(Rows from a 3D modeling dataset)
□ □ □ □ □ □ □
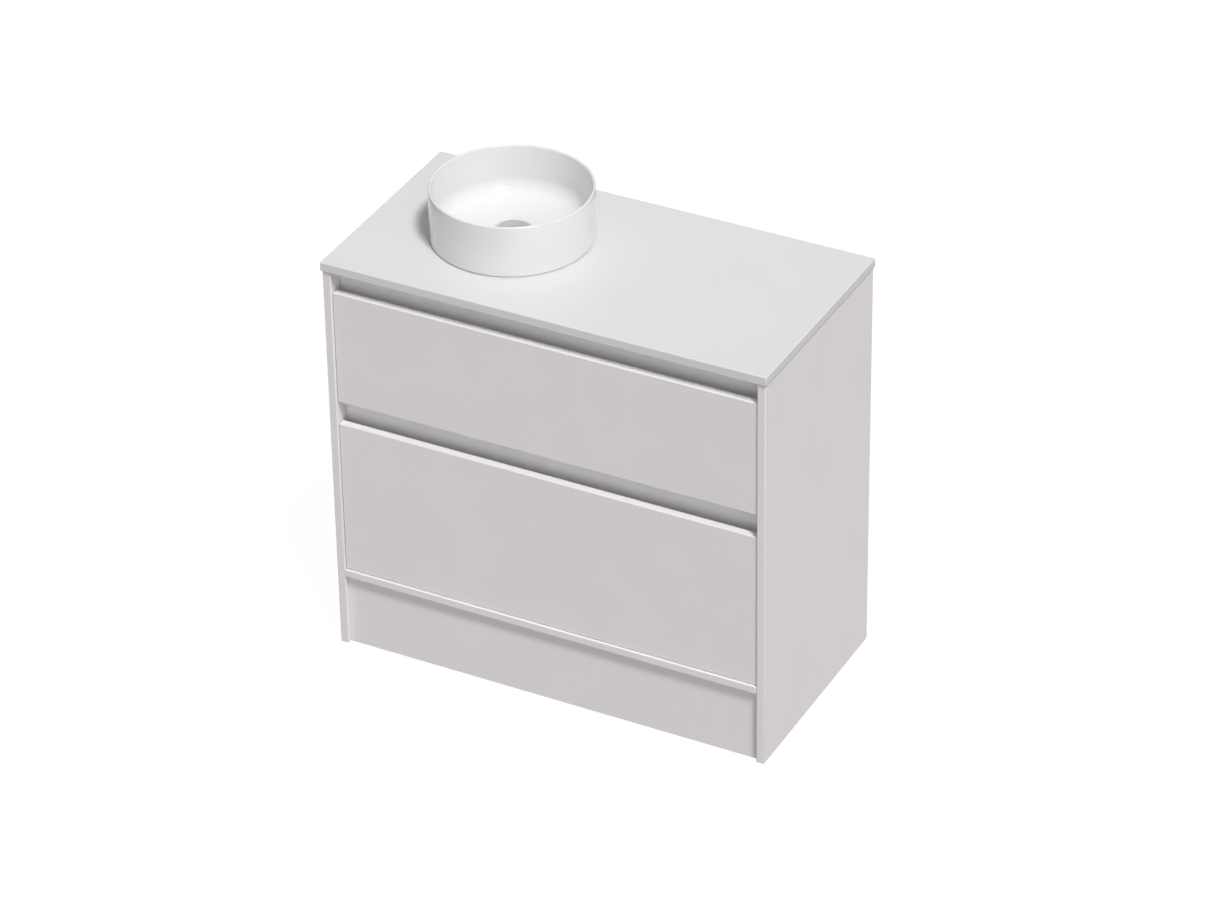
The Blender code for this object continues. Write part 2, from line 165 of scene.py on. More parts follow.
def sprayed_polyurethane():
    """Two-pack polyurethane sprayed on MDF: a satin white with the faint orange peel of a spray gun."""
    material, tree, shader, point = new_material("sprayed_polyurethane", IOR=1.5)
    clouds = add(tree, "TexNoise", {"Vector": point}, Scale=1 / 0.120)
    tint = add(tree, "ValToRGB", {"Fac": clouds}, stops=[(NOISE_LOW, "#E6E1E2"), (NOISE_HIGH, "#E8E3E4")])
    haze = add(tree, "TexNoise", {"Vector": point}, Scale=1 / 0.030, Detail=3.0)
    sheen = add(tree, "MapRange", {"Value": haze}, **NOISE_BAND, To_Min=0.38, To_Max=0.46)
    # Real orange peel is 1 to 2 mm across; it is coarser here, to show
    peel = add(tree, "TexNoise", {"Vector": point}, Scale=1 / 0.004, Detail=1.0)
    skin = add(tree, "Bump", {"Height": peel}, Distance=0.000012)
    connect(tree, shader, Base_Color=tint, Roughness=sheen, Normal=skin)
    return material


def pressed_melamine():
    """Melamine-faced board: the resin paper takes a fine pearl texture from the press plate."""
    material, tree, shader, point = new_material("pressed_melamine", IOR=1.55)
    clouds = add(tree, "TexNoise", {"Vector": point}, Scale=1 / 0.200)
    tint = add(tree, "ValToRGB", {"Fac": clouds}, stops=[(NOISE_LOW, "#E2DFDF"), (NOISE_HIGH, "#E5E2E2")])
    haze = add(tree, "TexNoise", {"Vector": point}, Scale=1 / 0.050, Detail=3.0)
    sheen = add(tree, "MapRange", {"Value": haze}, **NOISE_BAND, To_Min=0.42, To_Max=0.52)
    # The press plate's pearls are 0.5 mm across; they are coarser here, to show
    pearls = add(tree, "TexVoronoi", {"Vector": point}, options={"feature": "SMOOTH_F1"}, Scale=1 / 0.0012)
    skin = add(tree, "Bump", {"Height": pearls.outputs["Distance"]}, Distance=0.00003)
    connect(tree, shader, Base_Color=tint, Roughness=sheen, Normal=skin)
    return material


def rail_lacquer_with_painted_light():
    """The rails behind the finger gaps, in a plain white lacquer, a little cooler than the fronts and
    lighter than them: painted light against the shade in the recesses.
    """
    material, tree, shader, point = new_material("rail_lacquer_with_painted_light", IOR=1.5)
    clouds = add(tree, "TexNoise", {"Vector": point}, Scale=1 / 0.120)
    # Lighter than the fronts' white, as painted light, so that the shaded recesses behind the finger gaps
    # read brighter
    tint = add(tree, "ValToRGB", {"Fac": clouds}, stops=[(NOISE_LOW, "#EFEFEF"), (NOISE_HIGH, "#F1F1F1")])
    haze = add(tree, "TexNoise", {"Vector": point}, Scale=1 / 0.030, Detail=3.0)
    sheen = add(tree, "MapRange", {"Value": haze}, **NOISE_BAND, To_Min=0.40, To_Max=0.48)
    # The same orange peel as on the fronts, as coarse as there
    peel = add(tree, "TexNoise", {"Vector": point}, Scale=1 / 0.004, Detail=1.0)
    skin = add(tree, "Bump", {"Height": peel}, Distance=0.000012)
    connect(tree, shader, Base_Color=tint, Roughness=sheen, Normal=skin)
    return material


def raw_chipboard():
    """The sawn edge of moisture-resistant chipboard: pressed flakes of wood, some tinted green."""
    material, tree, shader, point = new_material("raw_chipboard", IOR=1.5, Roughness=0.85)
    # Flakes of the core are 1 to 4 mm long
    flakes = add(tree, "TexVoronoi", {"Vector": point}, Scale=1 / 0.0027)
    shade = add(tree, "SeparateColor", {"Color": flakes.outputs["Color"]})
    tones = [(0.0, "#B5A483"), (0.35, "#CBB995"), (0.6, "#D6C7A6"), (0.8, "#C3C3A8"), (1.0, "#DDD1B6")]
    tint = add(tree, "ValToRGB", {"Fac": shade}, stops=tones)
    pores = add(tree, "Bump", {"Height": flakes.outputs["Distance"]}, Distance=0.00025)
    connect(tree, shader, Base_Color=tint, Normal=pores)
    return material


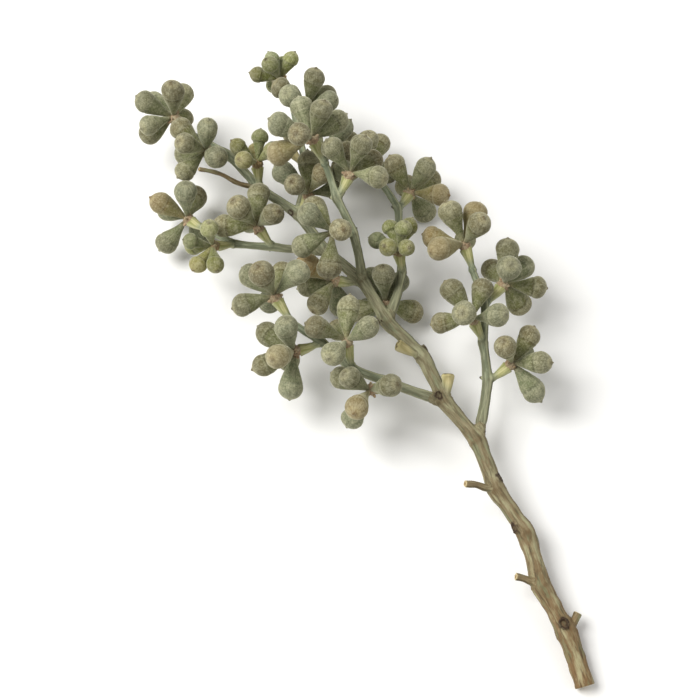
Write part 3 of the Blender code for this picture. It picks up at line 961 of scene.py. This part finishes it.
□ □ □ □ □ □ □
## Written request:
Repeat every record exactly as written, please.

## Completed exercise:
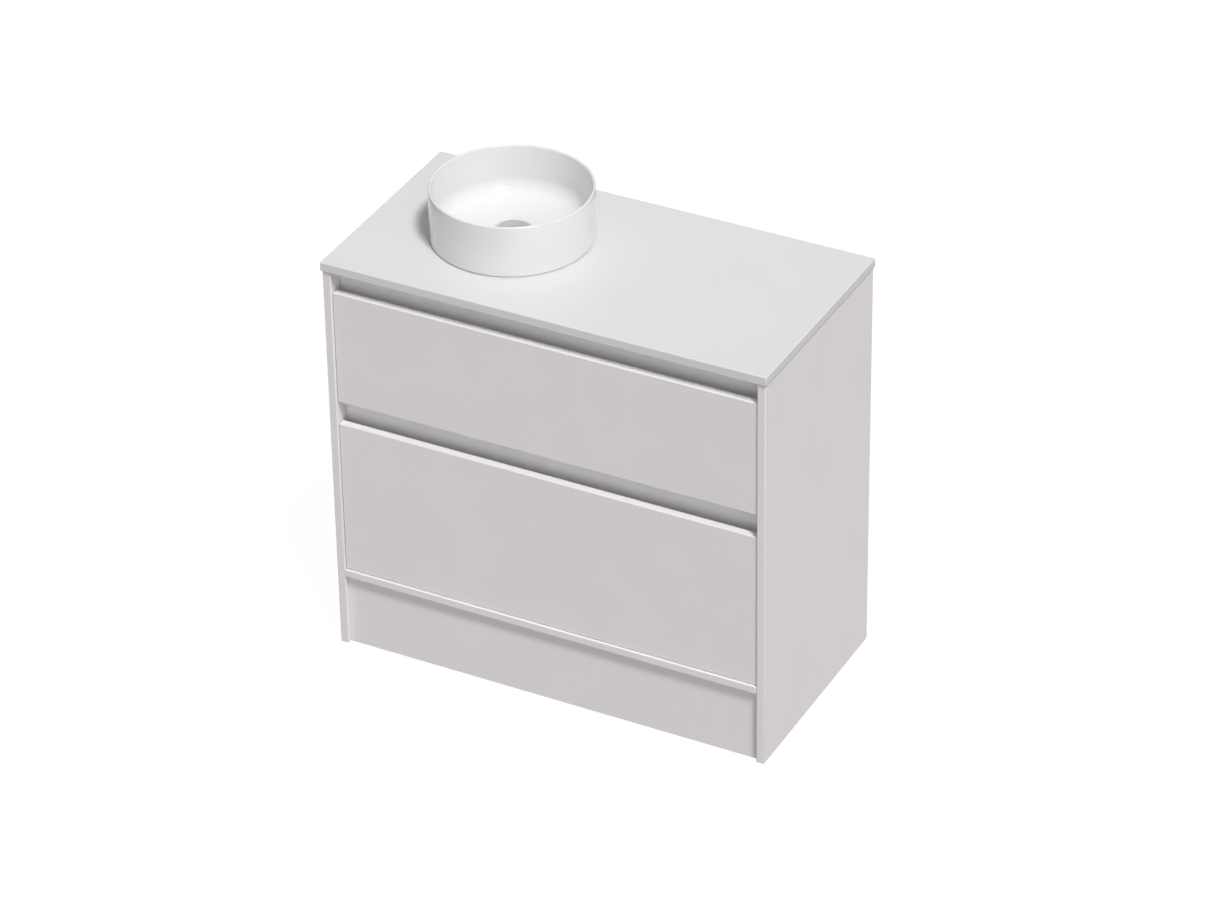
The Blender code for this object continues. Write part 2, from line 165 of scene.py on. More parts follow.
def sprayed_polyurethane():
    """Two-pack polyurethane sprayed on MDF: a satin white with the faint orange peel of a spray gun."""
    material, tree, shader, point = new_material("sprayed_polyurethane", IOR=1.5)
    clouds = add(tree, "TexNoise", {"Vector": point}, Scale=1 / 0.120)
    tint = add(tree, "ValToRGB", {"Fac": clouds}, stops=[(NOISE_LOW, "#E6E1E2"), (NOISE_HIGH, "#E8E3E4")])
    haze = add(tree, "TexNoise", {"Vector": point}, Scale=1 / 0.030, Detail=3.0)
    sheen = add(tree, "MapRange", {"Value": haze}, **NOISE_BAND, To_Min=0.38, To_Max=0.46)
    # Real orange peel is 1 to 2 mm across; it is coarser here, to show
    peel = add(tree, "TexNoise", {"Vector": point}, Scale=1 / 0.004, Detail=1.0)
    skin = add(tree, "Bump", {"Height": peel}, Distance=0.000012)
    connect(tree, shader, Base_Color=tint, Roughness=sheen, Normal=skin)
    return material


def pressed_melamine():
    """Melamine-faced board: the resin paper takes a fine pearl texture from the press plate."""
    material, tree, shader, point = new_material("pressed_melamine", IOR=1.55)
    clouds = add(tree, "TexNoise", {"Vector": point}, Scale=1 / 0.200)
    tint = add(tree, "ValToRGB", {"Fac": clouds}, stops=[(NOISE_LOW, "#E2DFDF"), (NOISE_HIGH, "#E5E2E2")])
    haze = add(tree, "TexNoise", {"Vector": point}, Scale=1 / 0.050, Detail=3.0)
    sheen = add(tree, "MapRange", {"Value": haze}, **NOISE_BAND, To_Min=0.42, To_Max=0.52)
    # The press plate's pearls are 0.5 mm across; they are coarser here, to show
    pearls = add(tree, "TexVoronoi", {"Vector": point}, options={"feature": "SMOOTH_F1"}, Scale=1 / 0.0012)
    skin = add(tree, "Bump", {"Height": pearls.outputs["Distance"]}, Distance=0.00003)
    connect(tree, shader, Base_Color=tint, Roughness=sheen, Normal=skin)
    return material


def rail_lacquer_with_painted_light():
    """The rails behind the finger gaps, in a plain white lacquer, a little cooler than the fronts and
    lighter than them: painted light against the shade in the recesses.
    """
    material, tree, shader, point = new_material("rail_lacquer_with_painted_light", IOR=1.5)
    clouds = add(tree, "TexNoise", {"Vector": point}, Scale=1 / 0.120)
    # Lighter than the fronts' white, as painted light, so that the shaded recesses behind the finger gaps
    # read brighter
    tint = add(tree, "ValToRGB", {"Fac": clouds}, stops=[(NOISE_LOW, "#EFEFEF"), (NOISE_HIGH, "#F1F1F1")])
    haze = add(tree, "TexNoise", {"Vector": point}, Scale=1 / 0.030, Detail=3.0)
    sheen = add(tree, "MapRange", {"Value": haze}, **NOISE_BAND, To_Min=0.40, To_Max=0.48)
    # The same orange peel as on the fronts, as coarse as there
    peel = add(tree, "TexNoise", {"Vector": point}, Scale=1 / 0.004, Detail=1.0)
    skin = add(tree, "Bump", {"Height": peel}, Distance=0.000012)
    connect(tree, shader, Base_Color=tint, Roughness=sheen, Normal=skin)
    return material


def raw_chipboard():
    """The sawn edge of moisture-resistant chipboard: pressed flakes of wood, some tinted green."""
    material, tree, shader, point = new_material("raw_chipboard", IOR=1.5, Roughness=0.85)
    # Flakes of the core are 1 to 4 mm long
    flakes = add(tree, "TexVoronoi", {"Vector": point}, Scale=1 / 0.0027)
    shade = add(tree, "SeparateColor", {"Color": flakes.outputs["Color"]})
    tones = [(0.0, "#B5A483"), (0.35, "#CBB995"), (0.6, "#D6C7A6"), (0.8, "#C3C3A8"), (1.0, "#DDD1B6")]
    tint = add(tree, "ValToRGB", {"Fac": shade}, stops=tones)
    pores = add(tree, "Bump", {"Height": flakes.outputs["Distance"]}, Distance=0.00025)
    connect(tree, shader, Base_Color=tint, Normal=pores)
    return material


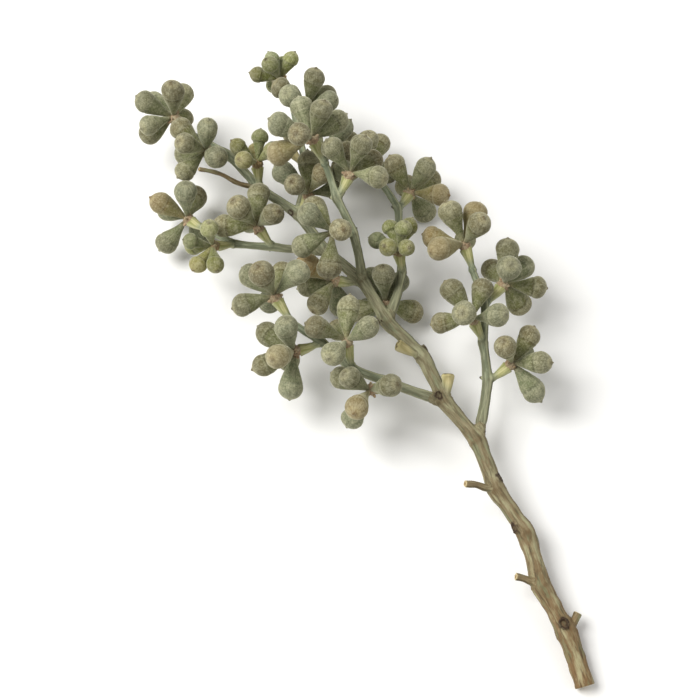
Write part 3 of the Blender code for this picture. It picks up at line 961 of scene.py. This part finishes it.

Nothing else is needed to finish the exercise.